Commentary on l.139-74 of The Pardoner's Prologue
l.142 twynne: depart from something, abandon:
- This section of the Prologue raises the question of whether a good result can come even from a wicked person's actions and intentions.
l.147 ensamples ‘examples'. This has a particular meaning in relation to sermons. A common feature of medieval sermons were ‘examples', stories told to illustrate a point. The Pardoner's Tale purports to be one such story, showing how love of money can be the root of evil.
l.149 lewed: uneducated (original meaning is lay people)
l.151 What, trowe ye: What, do you think that … ? This ye is the plural form
l.152 for I teche: by teaching or preaching
l.153 wilfully: by choice, willingly:
- The Pardoner uses a related word, the verb ‘I wol' several times in this part of the text. This term conveys the Pardoner's self-centredness and the way in which he sets his own views and desires above concern for God's will or other people
- By word play, Chaucer links this to a contrasting attitude: ‘wilful poverty'. The voluntary embrace of a simple life is a Christian ideal, especially in the Middle Ages. Priests and, particularly, monks, nuns and friars were supposed to imitate what was believed to have been the poverty of Jesus and the early Church
- While presenting worldly or sinful attitudes, Chaucer uses the language of a higher ideal. What is bad and what is good, what is worldly and what is heavenly are combined in the writing at moments like this. Thus, the ideal of poverty is brought into a passage about the mindset of someone entirely obsessed with money and material life.
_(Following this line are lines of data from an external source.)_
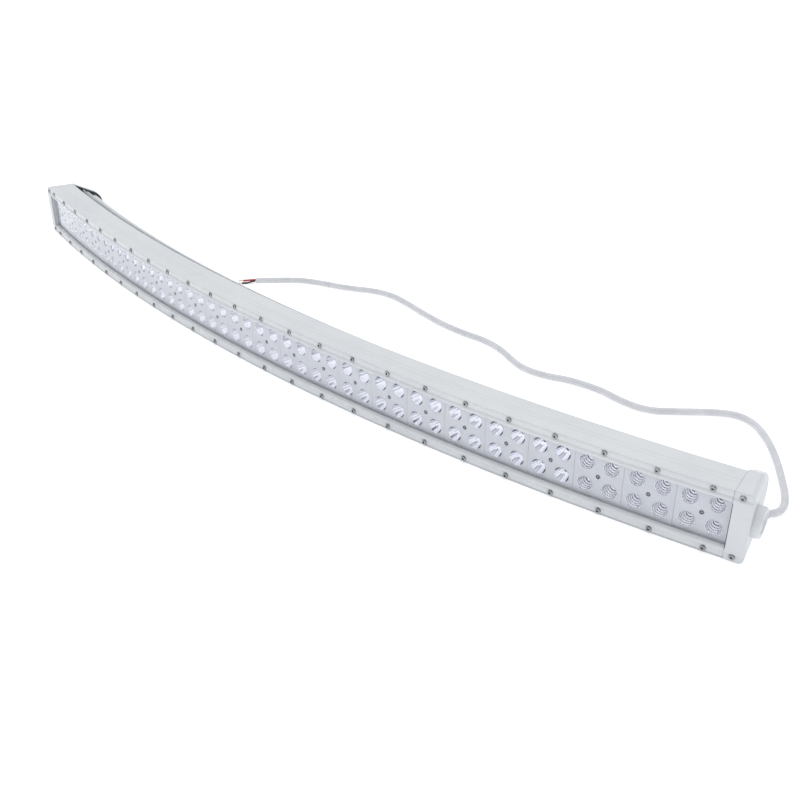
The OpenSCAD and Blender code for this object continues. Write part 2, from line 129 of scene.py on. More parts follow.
def sweep(route, radius, sides):
    """Vertices and faces of a round tube with closed ends."""
    n = len(route)
    verts, faces = [], []
    for i, at in enumerate(route):
        t = (route[min(i + 1, n - 1)] - route[max(i - 1, 0)]).normalized()
        a = t.cross(UP).normalized()
        b = a.cross(t)
        for k in range(sides):
            turn = math.tau * k / sides
            verts.append(at + radius * (math.cos(turn) * a + math.sin(turn) * b))
    for i in range(n - 1):
        for k in range(sides):
            j = i * sides + k
            m = i * sides + (k + 1) % sides
            faces.append((j, m, m + sides, j + sides))
    faces.append(tuple(range(sides - 1, -1, -1)))
    faces.append(tuple((n - 1) * sides + k for k in range(sides)))
    return verts, faces


def lathe(profile, sides, closed=False):
    """Turns a list of (radius, height) about Z. A radius of 0 makes a single point, and closed
    joins the last ring to the first."""
    verts, rings, faces = [], [], []
    for r, z in profile:
        if r < SINGLE_POINT_R:
            rings.append([len(verts)])
            verts.append(Vector((0, 0, z)))
        else:
            rings.append(list(range(len(verts), len(verts) + sides)))
            verts += [Vector((r * math.cos(math.tau * k / sides),
                              r * math.sin(math.tau * k / sides), z)) for k in range(sides)]
    pairs = list(zip(rings, rings[1:]))
    if closed:
        pairs.append((rings[-1], rings[0]))
    for low, high in pairs:
        for k in range(sides):
            m = (k + 1) % sides
            if len(low) == 1:
                faces.append((low[0], high[m], high[k]))
            elif len(high) == 1:
                faces.append((low[k], low[m], high[0]))
            else:
                faces.append((low[k], low[m], high[m], high[k]))
    return verts, faces


class Builder:
    """Collects many small shapes into one mesh, each with a material index."""

    def __init__(self):
        self.verts, self.faces, self.index = [], [], []

    def add(self, shape, matrix=None, index=0):
        verts, faces = shape
        start = len(self.verts)
        self.verts += [matrix @ v if matrix else v for v in verts]
        self.faces += [tuple(start + i for i in f) for f in faces]
        self.index += [index] * len(faces)

    def mesh(self, name):
        mesh = mesh_from(name, self.verts, self.faces)
        mesh.polygons.foreach_set("material_index", self.index)
        bm = bmesh.new()
        bm.from_mesh(mesh)
        bmesh.ops.recalc_face_normals(bm, faces=bm.faces)
        for edge in bm.edges:
            edge.smooth = edge.calc_face_angle(0.0) < SHARP_EDGE
        bm.to_mesh(mesh)
        bm.free()
        return mesh


def rounded_box(size, bevel, segments=2):
    """Vertices and faces of a box on the plane y = 0, growing to -y, with soft edges."""
    bm = bmesh.new()
    bmesh.ops.create_cube(bm, size=1.0)
    bmesh.ops.scale(bm, vec=size, verts=bm.verts)
    bmesh.ops.translate(bm, vec=(0, -size[1] / 2, 0), verts=bm.verts)
    bmesh.ops.bevel(bm, geom=bm.edges[:], offset=bevel, segments=segments, affect="EDGES")
    bm.verts.index_update()
    shape = ([v.co.copy() for v in bm.verts], [tuple(v.index for v in f.verts) for f in bm.faces])
    bm.free()
    return shape


# ---------------------------------------------------------------- cable

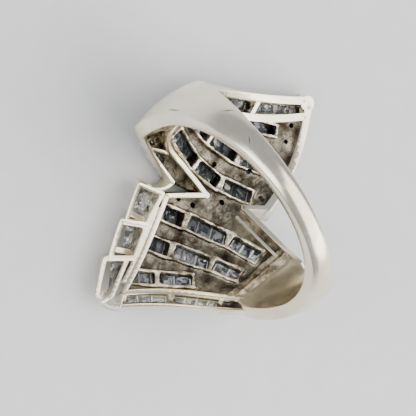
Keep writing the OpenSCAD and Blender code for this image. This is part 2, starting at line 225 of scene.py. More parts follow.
polished = metal_finish(
    "polished_white_metal", dark=(0.8, 0.73, 0.6), light=(0.95, 0.9, 0.77),
    rough=(0.14, 0.32), bump=(0.25, 0.02), clouds=260, pits=1500, scratches=0.35)
# The recess metal darkens with depth: oxide in the hollows together with painted shade, and its
# high spots carry painted light.
recessed = metal_finish(
    "recess_metal_oxide_and_painted_shade", dark=(0.12, 0.097, 0.07), light=(0.72, 0.66, 0.55),
    rough=(0.05, 0.24), bump=(1, 0.3), clouds=900, pits=1100, scratches=0.1,
    shade=(0.22, 0.62, 0.35))

# Short nicks in the polish of the band: middle, turn and half lengths in millimetres
NICKS = (
    ((9.77, 2.87, 12.13), (-0.438, -1.305, -2.342), (0.8, 0.1, 0.5)),
    ((8.23, 0.62, 16.11), (-0.92, -0.27, -2.081), (0.63, 0.1, 0.5)),
    ((6.04, 1.38, 18.46), (0.503, -0.414, 2.387), (0.41, 0.05, 0.5)),
)
NICK_TONE = 0.3
NICK_CORE = 0.3          # share of the half lengths that is darkened evenly


def add_nicks(material):
    """Darken the metal along each nick."""
    tree = material.node_tree
    shader = tree.nodes["Principled BSDF"]
    place = object_place(tree)
    colour = shader.inputs["Base Color"].links[0].from_socket
    for middle, turn, reach in NICKS:
        local = add_node(tree, "Mapping", {
            "Vector": place, "Location": Vector(middle) * MM, "Rotation": turn,
            "Scale": Vector(reach) * MM}, vector_type="TEXTURE")["Vector"]
        away = add_node(tree, "VectorMath", {0: local}, operation="LENGTH")["Value"]
        colour = scaled(tree, colour, spread(tree, away, (NICK_TONE, 1), (NICK_CORE, 1)))
    set_input(tree, shader, "Base Color", colour)


add_nicks(polished)


FACET_SCALE = 1900
FACET_TILT = 1.3
# Painted glints: white cells, with darker blue-grey cells of painted shade on the facets
PAINTED_GLINT_TONES = ((0, (0.62, 0.68, 0.76)), (0.4, (0.94, 0.98, 1)), (0.66, (1, 1, 1)))
HAZE_SCALE = 2000


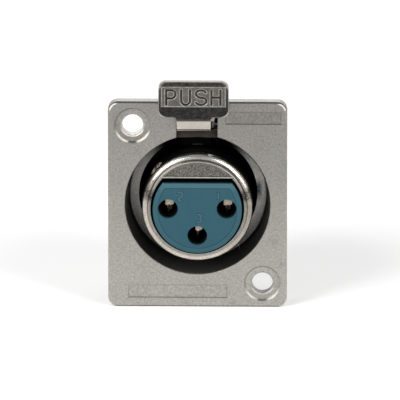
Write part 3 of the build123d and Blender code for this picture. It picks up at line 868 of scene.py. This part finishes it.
# soft boxes: azimuth and elevation in degrees, distance and size in metres, power in watts
lampLook = {
    "leftBox": (-50, 32, 0.6, (0.35, 0.35), 3.2),
    "rightBox": (52, 30, 0.6, (0.30, 0.35), 2.4),
    "backBox": (180, 35, 0.6, (0.5, 0.3), 1.2),
}


def makeLamp(name, azimuth, elevation, distance, size, power):
    # azimuth from the front, to the right positive, as seen by the camera
    lamp = bpy.data.lights.new(name, "AREA")
    lamp.shape = "RECTANGLE"
    lamp.size, lamp.size_y = size
    lamp.energy = power
    a, e = math.radians(azimuth), math.radians(elevation)
    place = Vector((math.sin(a) * math.cos(e), -math.cos(a) * math.cos(e), math.sin(e))) * distance
    thing = bpy.data.objects.new(name, lamp)
    thing.location = place
    thing.rotation_euler = (-place).to_track_quat("-Z", "Y").to_euler()
    bpy.context.scene.collection.objects.link(thing)


# angles in degrees, distance in metres; the frame's width at the origin and its shift in millimetres
cameraLook = {
    "azimuth": 1.0, "elevation": 16.5, "distance": 1.5, "width": 58.565, "aimRight": 0.331, "aimUp": 0.175,
}


def makeCamera(azimuth, elevation, distance, width, aimRight, aimUp):
    a, e = math.radians(azimuth), math.radians(elevation)
    ahead = Vector((-math.sin(a) * math.cos(e), math.cos(a) * math.cos(e), -math.sin(e)))
    right = Vector((math.cos(a), math.sin(a), 0))
    up = right.cross(ahead)
    lens = bpy.data.cameras.new("camera")
    lens.sensor_fit = "HORIZONTAL"
    lens.sensor_width = 36
    lens.lens = lens.sensor_width * distance / (width * mm)
    lens.clip_start = 0.01
    lens.clip_end = 20
    camera = bpy.data.objects.new("camera", lens)
    place = right * aimRight * mm + up * aimUp * mm - ahead * distance
    camera.matrix_world = Matrix.Translation(place) @ Matrix((right, up, -ahead)).transposed().to_4x4()
    bpy.context.scene.collection.objects.link(camera)
    bpy.context.scene.camera = camera


makeFloor(floorLook)
makeWorld(roomLook)
for name, values in lampLook.items():
    makeLamp(name, *values)
makeCamera(**cameraLook)
bpy.context.scene.view_settings.view_transform = "Standard"
print("stage done")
l.155 in sondry landes: in various countries or regions
labour: monks and nuns were supposed to work as well as to pray. Some early saints maintained themselves with modest occupations such as basket making (in the New Testament, the preacher, Paul, was a tent maker):
- Again, the statements about the worldly attitudes of this man are filled with verbal hints at a higher concept of how a Christian should live, especially one who is an official of the Church.
l.159 counterfete: a more neutral word than in Modern English: ‘I don't want to imitate the apostles'
Apostles: again the idea that Jesus and his apostles lived in poverty. The Wycliffites of Chaucer's time strongly urged the Church to give up its wealth and return to this apostolic poverty
l.162 moneye, wolle, chese and whete: typical donations that country farmers might give
l.161 page: here means a boy or servant lad
l.165 joly wench: ‘an attractive girl'. Joly had a range of meanings, ‘fine', ‘courageous', ‘attractive' among them. It didn't have the rollicking sense of the modern ‘jolly'
Wench: a colloquial and somewhat pejorative word for a young woman: ‘a bird'
l.169 hope: intend
l.171-3 offers the reader a conundrum to ponder over for the whole of the text
l.173 winne: ‘gain'
Investigating The Pardoner's Prologue l.139-74
- Apart from the ongoing themes of money and deceit, do you find any other clusters of words which convey a theme?
- According to the medieval mindset, what aspects of wrongdoing are brought to light here?
- What words suggest more virtuous attitudes and actions?
- What is the effect of juxtaposing virtuous and wrong ways of living?
Investigating The Pardoner's Prologue as a whole (l.41-174)
- List all the different ways in which this passage stresses outward impressions?
- How is a sense of performance (rather than sincerity) suggested (think not just of what is said by the Pardoner, but the way it come across)?
- Make a list of those words and phrases used by Chaucer which you feel put the audience / reader into a superior position, seeing the fraudulence of what the Pardoner is doing
- What in the writing makes us decide, without Chaucer's text spelling it out explicitly here, that the Pardoner is a cheat?
- What satirical point is implied by the statement that the Pardoner only has one topic?